During my first attempt at meditation, I fell asleep. “Pay attention to the air in your nostrils,” said my tenth-grade yoga teacher, “Free the mind as you breathe.” With my eyes closed and back to the linoleum floor, I began to think that I might benefit more from a 20-minute nap.

 

Each time I tried, my mind slipped back into that familiar darkness, dragging with it my intention to meditate. Though my love of napping always overpowered any desire to “free the mind,” I felt unsatisfied. What does freeing the mind look like, anyway? And what about meditation specifically allows that to happen? For me, meditating felt like trying to stand against an ocean’s undertow, impossible by intention alone.

 

At the time, the popularity of meditation as an act of ‘self-care’ satisfied my desire to belong in mainstream America. I wanted to take part in the life of my peers—yoga classes, self-improvement apps, and overpriced vegan meals. During my previous four years in Korea, self-care was mostly avoiding microwaved foods and using lotion. At boarding school, however, meditation connected me to a progressive culture that promoted ideals such as equity, inclusion, and diversity. These aligned with my values of love and accessibility, and ironically, I appropriated an Eastern practice to rebrand myself as the American I thought I should be.

 

Yet the more I meditated, the less ‘American’ I felt. Observing sensations of the body, breath, and mind actually sharpened my awareness of my queer, Korean identity. With each inhale came cravings for red bean porridge or a subway ride in Seoul. Through the exhale, I released weariness from assumptions about my sexuality. I meditated to forget who I was, but only grew more aware of how my identities clashed with mainstream America.

 

These observations, along with childhood memories of Korean temples, led me to take a course called “Global Buddhisms” in eleventh-grade. I learned that the majority of followers did not even meditate. Surprised, I slowly began to understand meditation as one of many ways to practice Buddhism, a diverse, interconnected system of people, ideas, and traditions. My teacher introduced me to literature by queer people of color practicing various Buddhisms across the United States. These writings highlighted spaces where you could use your uniqueness as a doorway into shared Buddhist scriptures, practices, and community.

 

For the first time I felt affirmed by the presence of other queer PoC and excited by the possibility of understanding varied Buddhisms through my own experience and worldview. Coming out helped me internalize Buddhist concepts of samvrti (conventional) versus paramartha (ultimate) truths about reality.

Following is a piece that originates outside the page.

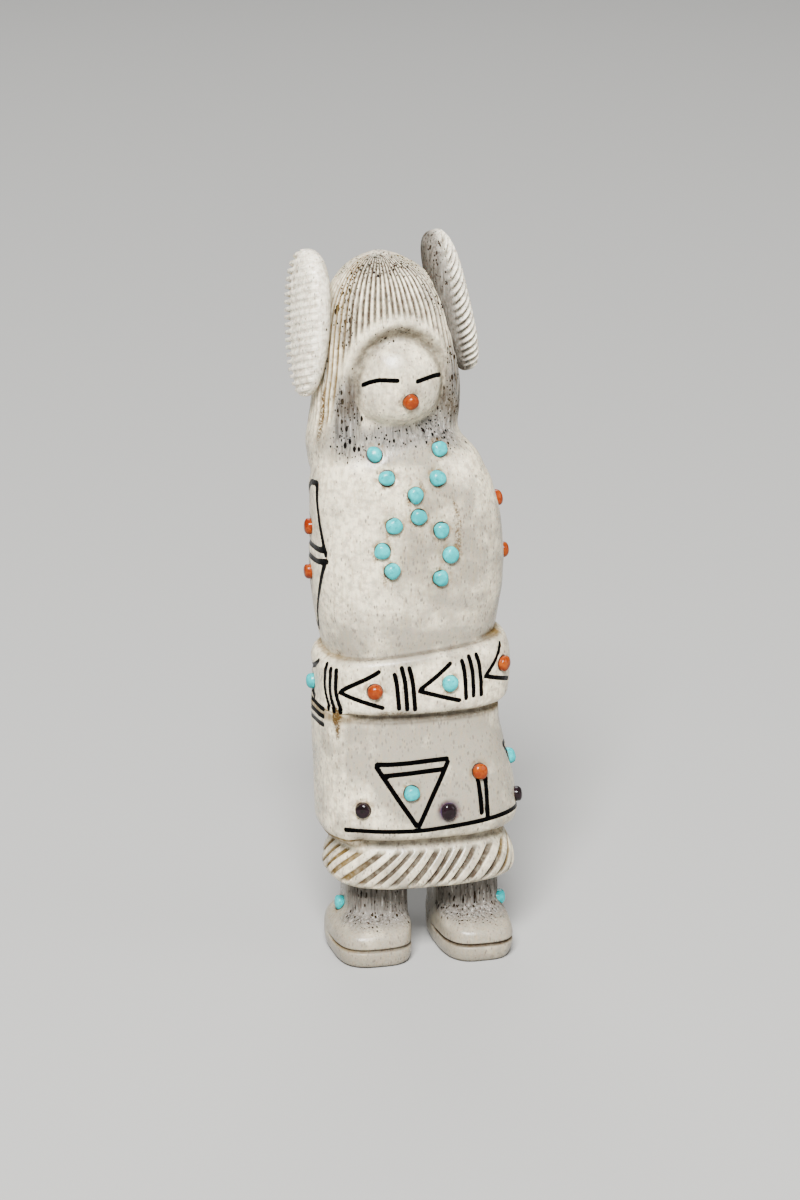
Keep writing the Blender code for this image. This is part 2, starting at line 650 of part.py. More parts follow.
def main():
    for obj in list(bpy.data.objects):
        bpy.data.objects.remove(obj)
    antler = make_material("antler", (0.80, 0.76, 0.68), 0.35)
    kinds = {
        TURQUOISE: make_material("turquoise", (0.16, 0.66, 0.66), 0.3),
        CORAL: make_material("coral", (0.72, 0.16, 0.06), 0.3),
        JET: make_material("jet", (0.03, 0.02, 0.025), 0.2),
    }
    body = make_carving(antler)
    join(body, make_petticoat(antler), "UNION", "petticoat")
    join(body, make_leg("right_leg_form", RIGHT_LEG, antler), "UNION", "right leg")
    join(body, make_leg("left_leg_form", LEFT_LEG, antler), "UNION", "left leg")
    right_form = (RIGHT_WHORL_THICKNESS, RIGHT_WHORL_FOOT_TAPER, RIGHT_WHORL_SWAY)
    left_form = (LEFT_WHORL_THICKNESS, LEFT_WHORL_FOOT_TAPER, LEFT_WHORL_SWAY)
    right = (RIGHT_WHORL_PLACE, -1, right_form)
    left = (LEFT_WHORL_PLACE, 1, left_form)
    make_whorl("hair_whorl_right", *right, RIGHT_WHORL_CUTS_DEG, antler)
    make_whorl("hair_whorl_left", *left, LEFT_WHORL_CUTS_DEG, antler)
    join(body, make_whorl_seat("right_seat_form", *right, antler), "DIFFERENCE", "right seat")
    join(body, make_whorl_seat("left_seat_form", *left, antler), "DIFFERENCE", "left seat")

    sockets = bpy.data.collections.new("sockets")
    bpy.context.scene.collection.children.link(sockets)
    for group, stones in STONES.items():
        for number, (kind, degrees, z) in enumerate(stones, 1):
            name = f"{group}_{number:02d}" if len(stones) > 1 else group
            make_stone(name, *surface_frame(degrees, z), kinds[kind], sockets)
    right_side = leg_side_frame(RIGHT_LEG, RIGHT_LEG_STONE, -1)
    left_side = leg_side_frame(LEFT_LEG, LEFT_LEG_STONE, 1)
    make_stone("leg_stone_right", *right_side, kinds[TURQUOISE], sockets)
    make_stone("leg_stone_left", *left_side, kinds[TURQUOISE], sockets)
    drilling = body.modifiers.new("sockets", "BOOLEAN")
    drilling.operation = "DIFFERENCE"
    drilling.operand_type = "COLLECTION"
    drilling.collection = sockets


main()
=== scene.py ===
"""Looks of the carved antler maiden: the worked surface of each piece, its material, light and camera.

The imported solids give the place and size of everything. The front of the figure faces -Y, its own
left is +X, and it stands on Z = 0. Lengths are in metres. The free carving is drawn in units, as the
solids are, and places on it are written as degrees round from the front and a height in units.
"""

import math
from functools import partial

import bmesh
import bpy
import numpy as np
from mathutils import Matrix, Vector, noise
from mathutils.kdtree import KDTree


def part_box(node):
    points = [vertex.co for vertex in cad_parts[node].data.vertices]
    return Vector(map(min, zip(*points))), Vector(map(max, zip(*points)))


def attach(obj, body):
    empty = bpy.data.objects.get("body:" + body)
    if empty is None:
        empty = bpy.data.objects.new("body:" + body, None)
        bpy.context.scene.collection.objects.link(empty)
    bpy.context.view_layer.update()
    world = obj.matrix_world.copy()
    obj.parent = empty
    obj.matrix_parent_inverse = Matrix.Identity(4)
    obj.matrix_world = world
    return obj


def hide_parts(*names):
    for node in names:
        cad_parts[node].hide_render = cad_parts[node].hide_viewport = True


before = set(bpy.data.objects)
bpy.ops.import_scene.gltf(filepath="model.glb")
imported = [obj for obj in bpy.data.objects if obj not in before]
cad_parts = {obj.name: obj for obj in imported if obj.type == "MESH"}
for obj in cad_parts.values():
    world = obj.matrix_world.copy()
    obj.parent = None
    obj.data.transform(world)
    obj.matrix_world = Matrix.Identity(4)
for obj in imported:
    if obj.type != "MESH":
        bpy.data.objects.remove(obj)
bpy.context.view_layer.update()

MM = 0.001

# Worked sizes, in metres, and shares of them
STONE_DIAMETER = 0.0025
STONE_RISE = 0.0011
STONE_GIRDLE = 0.0002
STONE_SHANK = 0.0012
WHORL_LENGTH = 0.0224
WHORL_DEPTH = 0.0104
FLUTE_DEPTH = 0.0007
BACK_FLUTE_SHARE = 0.35
PETTICOAT_CUT_DEPTH = 0.00055
PETTICOAT_CUT_SHARE = 0.48
SOLE_THICKNESS = 0.0030
SOLE_GROOVE_DEPTH = 0.00045
SOLE_GROOVE_WIDTH = 0.0008
ENGRAVED_DEPTH = 0.00013
SETTING_DEPTH = 0.00016
TOOL_MARKS = 0.00007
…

On one level I had to acknowledge the importance of my sexual orientation in self-expression, but on another my queerness is not essential to any notion of an independent self, which is ultimately questioned in Buddhism. As I was wrestling with these ideas, support from close friends enforced the idea that sangha (community) can be a facilitator of spiritual liberation.

 

During the rest of the year I explored various Buddhist communities. I chanted with Tibetan practitioners in Redwood. I joined a “cyber-sangha,” where we used Buddhist scriptures on body, social constructs, and the caste system to study race and racism. During the summer I swept the courtyards of Baekyangsa Temple with monastics who emphasized traditional rituals and a teacher-student hierarchy, while the cyber-sangha focused on modern-day life and a more democratic process of learning. Nevertheless, each community required me to interpret Buddhist teachings and practices through my own identity and experiences. As Larry Yang writes in Awakening Together, “the single unity of the Sangha has always been diverse in nature.” Now when I meditate, I try to access a shared, ancient wisdom by understanding my uniqueness within the sameness of the sangha. While I still fall asleep sometimes during meditation, I expect to be continually shaped by my communities, Buddhist or other.